RAKYAT.NEWS, JAKARTA – Keputusan Komisi Pemberantasan Korupsi (KPK) untuk membuka obstruction of justice dalam kasus Harun Masiku. Peneliti Indonesia Corruption Watch (ICW), Kurnia Ramadhana, yakin ada pihak yang dapat dijerat Pasal 21 UU Tipikor terkait hal tersebut.

“Jika KPK ingin memulai proses penyidikan, kami mendukung upaya tersebut. Sebab, mustahil Harun bisa bergerak sendiri tanpa adanya bantuan dari pihak-pihak tertentu selama pelariannya empat tahun lebih,” ujar Kurnia, Minggu (21/7/2024), mengutip tempo.co.

Kurnia menjelaskan bahwa ICW melihat beberapa kelompok obstruction of justice yang bisa diusut oleh KPK, seperti pihak yang mengetahui keberadaan Harun namun tidak melaporkannya kepada KPK, pihak yang membiayai pelarian Harun, serta pihak yang membantu Harun melarikan diri, misalnya dengan menyediakan tempat persembunyian.

Lebih lanjut, Kurnia mengatakan bahwa menurut Pasal 55 ayat (1) ke 1 KUHP, pelaku tindak pidana tidak hanya mencakup orang yang melakukan tindakan tersebut, tetapi juga orang yang memberi perintah untuk melakukannya. Oleh karena itu, KPK tidak hanya bisa menuntut pihak yang secara langsung membantu Harun, tetapi juga orang yang memerintahkan bantuan tersebut.

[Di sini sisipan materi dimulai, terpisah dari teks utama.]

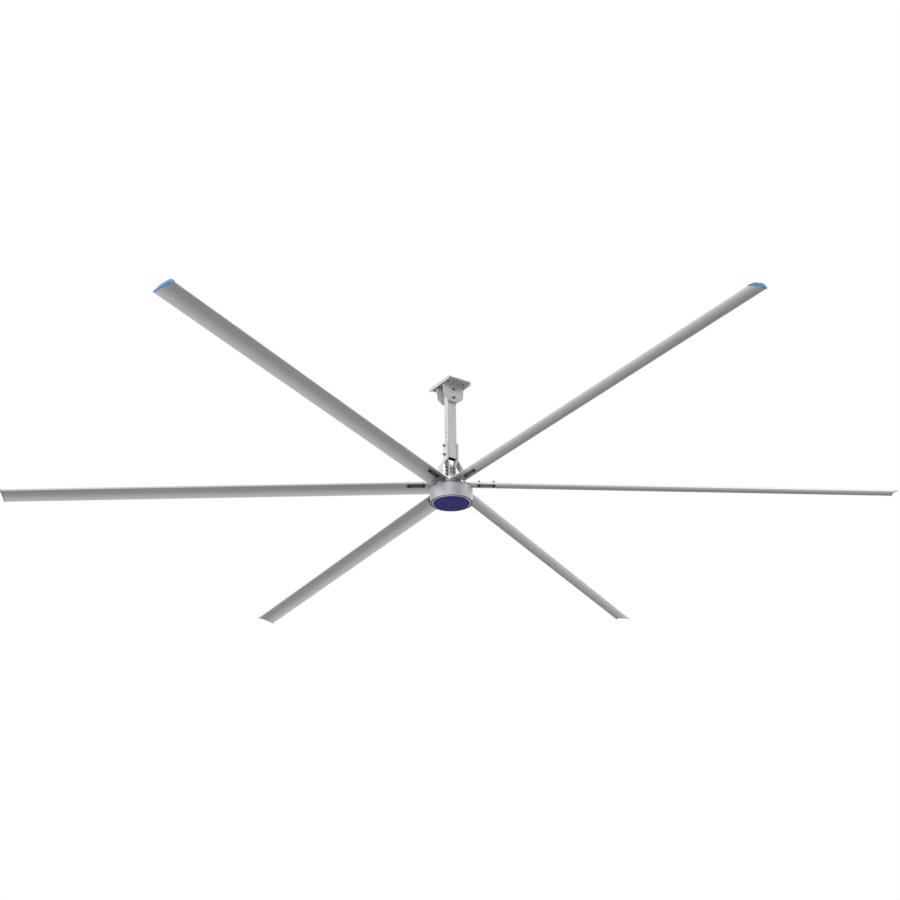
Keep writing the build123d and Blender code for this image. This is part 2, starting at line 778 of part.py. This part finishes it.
def rear_bay(gap=0.0):
    """The hollow behind the arm, closed where it gets too thin."""
    nose, over_nose, over_tail, under_tail, under_nose = blade_curves()
    inside = [beside(over_tail, blade_wall + gap, 0.0, rear_bay_share),
              beside(under_tail, blade_wall + gap, 1 - rear_bay_share, 1.0)]
    return closed_face(inside) & chord_strip(blade_lead - blade_chord + rear_bay_end + gap,
                                             land_back - blade_web - gap)


def along_span(section, start, end):
    """A section drawn as (towards the leading edge, up), carried along the blade's X."""
    return Pos(start, 0, 0) * extrude(Plane.YZ * section, end - start)


def blade_body():
    """One blade in its own frame. The bay in the middle holds the arm."""
    arm_bay = Pos(bolt_line, (land_low + land_high) / 2) * Rectangle(land_front - land_back,
                                                                     land_depth - 2 * blade_wall)
    section = blade_outline() - arm_bay - front_bay() - rear_bay()
    blade = along_span(section, blade_start, tip_radius - cap_t)
    for r in blade_bolt_radii:
        blade -= clear_hole(Pos(r, bolt_line, 0), 2 * land_high)
    return blade


def tip_cap():
    """End cap in the blade's own frame: a plate a little larger than the section, with two plugs."""
    plate = along_span(blade_outline(cap_lip), tip_radius - cap_t, tip_radius)
    plug_start = tip_radius - cap_t - cap_plug
    front_plug = along_span(front_bay(fit_clear), plug_start, tip_radius - cap_t)
    rear_plug = along_span(rear_bay(fit_clear), plug_start, tip_radius - cap_t)
    return plate + front_plug + rear_plug


def blade_arm():
    arm = arm_box(arm_start, arm_end, arm_low, arm_low + arm_t)
    arm = fillet(arm.edges().filter_by(Axis.X), arm_edge_r)
    for r in blade_bolt_radii + arm_screw_radii:
        arm -= clear_hole(Pos(r, bolt_line, 0), 2 * land_high)
    return arm


def clamp_strip():
    """Flat strip under the blade, with round ends, below the two bolts."""
    first, last = blade_bolt_radii
    length = last - first + 2 * strip_overhang
    strip = SlotOverall(length, strip_width)
    solid = Pos((first + last) / 2, bolt_line, land_low - strip_t) * extrude(strip, strip_t)
    for r in blade_bolt_radii:
        solid -= clear_hole(Pos(r, bolt_line, 0), 2 * land_high)
    return solid


def blade_stacks():
    """Bolts, nuts and washers that hold one blade to its arm, heads below the strip."""
    grip = strip_t + land_depth
    places = [Pos(r, bolt_line, land_low - strip_t) for r in blade_bolt_radii]
    return [bolted_stack(place, grip, blade_bolt_past_nut) for place in places]


# Frame nodes

os.makedirs("parts", exist_ok=True)

save("ceiling_plate", ceiling_plate())
save("yoke_cheek_front", yoke_cheek(-1))
save("yoke_cheek_back", yoke_cheek(1))
save("spacer_bushes", spacer_bushes())
save("drop_tube", drop_tube())
save("yoke_bracket_left", yoke_bracket())
save("yoke_bracket_right", Rot(0, 0, 180) * yoke_bracket())
save("guy_lug_left", guy_lug())
save("guy_lug_right", Rot(0, 0, 180) * guy_lug())
save("motor_shaft", motor_shaft())

yoke_stacks = [bolted_stack(place, yoke_grip, bolt_past_nut) for place in yoke_bolt_places()]
tube_stacks = [bolted_stack(place, tube_grip, bolt_past_nut) for place in tube_bolt_places()]
neck_stacks = [bolted_stack(place, neck_grip, bolt_past_nut) for place in neck_bolt_places()]
frame_stacks = yoke_stacks + tube_stacks + neck_stacks
save("yoke_bolts", solids([stack[0] for stack in yoke_stacks]))
save("tube_bolts", solids([stack[0] for stack in tube_stacks]))
save("neck_bolts", solids([stack[0] for stack in neck_stacks]))
save("frame_nuts", solids([stack[1] for stack in frame_stacks]))
flange_washers = [place * Pos(0, 0, -washer_t) * washer() for place in flange_bolt_places()]
save("frame_washers", solids([ring for stack in frame_stacks for ring in stack[2]] + flange_washers))
flange_length = washer_t + bracket_t + flange_bolt_depth
save("flange_bolts", solids([place * Pos(0, 0, -washer_t) * bolt(flange_length)
                             for place in flange_bolt_places()]))

# Motor nodes

save("stator_hub", stator_hub())
save("stator_core", stator_core())
save("stator_coils", stator_coils())
save("shaft_nut", shaft_nut())
bearings = {"upper_bearing": (upper_bearing_size, upper_bearing_top),
            "lower_bearing": (lower_bearing_size, lower_bearing_top)}
for name, (size, top) in bearings.items():
    inner_race, outer_race, cage, balls = bearing(size, top)
    save(name + "_inner", inner_race)
    save(name + "_outer", outer_race)
    save(name + "_cage", cage)
    save(name + "_balls", balls)
save("rotor_bell", rotor_bell())
save("back_iron_ring", back_iron_ring())
save("rotor_magnets", rotor_magnets())
save("shaft_seal", shaft_seal())
save("bottom_cover", bottom_cover())
save("cover_screws", cover_screws())
save("nose_ring", nose_ring())
save("nose_disc", nose_disc())

# Blade nodes

one_blade = blade_body()
one_cap = tip_cap()
one_arm = blade_arm()
one_strip = clamp_strip()
strips, bolts, nuts, rings, screws = [], [], [], [], []
for number, angle in enumerate(blade_angles, start=1):
    frame = blade_frame(angle)
    save(f"blade_{number}", frame * one_blade)
    save(f"tip_cap_{number}", frame * one_cap)
    save(f"blade_arm_{number}", frame * one_arm)
    strips.append(frame * one_strip)
    for through, end_nut, pair in blade_stacks():
        bolts.append(frame * through)
        nuts.append(frame * end_nut)
        rings += [frame * pair[1]]
    for place in arm_screw_places(angle):
        screws.append(place * socket_screw(screw_reach))
save("clamp_strips", solids(strips))
save("blade_bolts", solids(bolts))
save("blade_nuts", solids(nuts))
save("blade_washers", solids(rings))
save("arm_screws", solids(screws))
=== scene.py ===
import json
import math

import bmesh
import bpy
import numpy as np
from mathutils import Matrix, Vector


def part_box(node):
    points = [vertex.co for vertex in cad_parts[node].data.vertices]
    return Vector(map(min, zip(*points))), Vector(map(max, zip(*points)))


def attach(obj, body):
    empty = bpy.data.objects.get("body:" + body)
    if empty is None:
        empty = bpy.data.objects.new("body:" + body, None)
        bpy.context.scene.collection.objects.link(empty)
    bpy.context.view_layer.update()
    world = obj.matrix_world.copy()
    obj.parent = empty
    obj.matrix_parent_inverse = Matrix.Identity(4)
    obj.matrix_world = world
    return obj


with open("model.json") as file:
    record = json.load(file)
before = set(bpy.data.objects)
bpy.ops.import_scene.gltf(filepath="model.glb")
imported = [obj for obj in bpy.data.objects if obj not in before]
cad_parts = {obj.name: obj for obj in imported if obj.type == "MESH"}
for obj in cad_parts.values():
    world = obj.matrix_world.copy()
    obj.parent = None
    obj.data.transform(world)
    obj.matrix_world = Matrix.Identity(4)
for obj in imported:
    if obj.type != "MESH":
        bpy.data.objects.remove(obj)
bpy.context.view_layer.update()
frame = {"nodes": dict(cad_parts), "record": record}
nodes = frame["nodes"]
print("frame loaded,", len(nodes), "nodes")


# Camera. Turn 0 looks along +Y, and pitch is upwards
camera = {"place": (-5.844, -8.664, -5.624), "turn": -33.9645, "pitch": 25.652, "roll": -0.767,
          "lens": 55.87, "sensor": 36.0, "farthest": 200}


def addCamera(data):
    lens = bpy.data.cameras.new("photoCamera")
    lens.lens = data["lens"]
    lens.sensor_width = data["sensor"]
    lens.clip_end = data["farthest"]
    holder = bpy.data.objects.new("photoCamera", lens)
    bpy.context.scene.collection.objects.link(holder)
    turn = Matrix.Rotation(math.radians(data["turn"]), 4, "Z")
    tilt = Matrix.Rotation(math.radians(90 + data["pitch"]), 4, "X")
    roll = Matrix.Rotation(math.radians(data["roll"]), 4, "Z")
    holder.matrix_world = Matrix.Translation(data["place"]) @ turn @ tilt @ roll
    bpy.context.scene.camera = holder


addCamera(camera)
bpy.context.scene.view_settings.view_transform = "Standard"


# Lamps: wide suns, so that every blade gets the same light
lamps = {
    "keyLamp": {"turn": -42, "height": 10, "strength": 3.1, "spread": 50},
    "sideLamp": {"turn": 108, "height": 8, "strength": 2.2, "spread": 60},
}


def addLamps(data):
    # turn is measured from the camera's side of the object, positive to the right
    for name, lamp in data.items():
        sun = bpy.data.lights.new(name, "SUN")
        sun.energy = lamp["strength"]
        sun.angle = math.radians(lamp["spread"])
        holder = bpy.data.objects.new(name, sun)
        bpy.context.scene.collection.objects.link(holder)
        turn = math.radians(camera["turn"] + lamp["turn"])
        height = math.radians(lamp["height"])
        level = math.cos(height)
        towards = Vector((math.sin(turn) * level, -math.cos(turn) * level, math.sin(height)))
        holder.rotation_euler = towards.to_track_quat("Z", "Y").to_euler()


addLamps(lamps)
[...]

Kurnia juga menyebutkan bahwa Penggunaan Pasal 21 UU Tipikor untuk mengusut kasus obstruction of justice bukan hal baru bagi KPK. Berdasarkan data dari lembaga tersebut, sejak 2012 hingga 2023, setidaknya ada 13 kasus yang melibatkan delik obstruction of justice. “Jadi, harusnya KPK tidak lagi ragu untuk mengusut upaya menghalang-halangi penangkapan Harun,” tutur dia.

Sebelumnya, KPK memutuskan untuk membuka obstruction of justice dalam kasus Harun Masiku setelah memeriksa saksi bernama Dona Berisa, istri dari Saeful Bahri yang merupakan mantan terpidana dalam kasus yang melibatkan Harun Masiku dan diduga menyuap anggota KPU.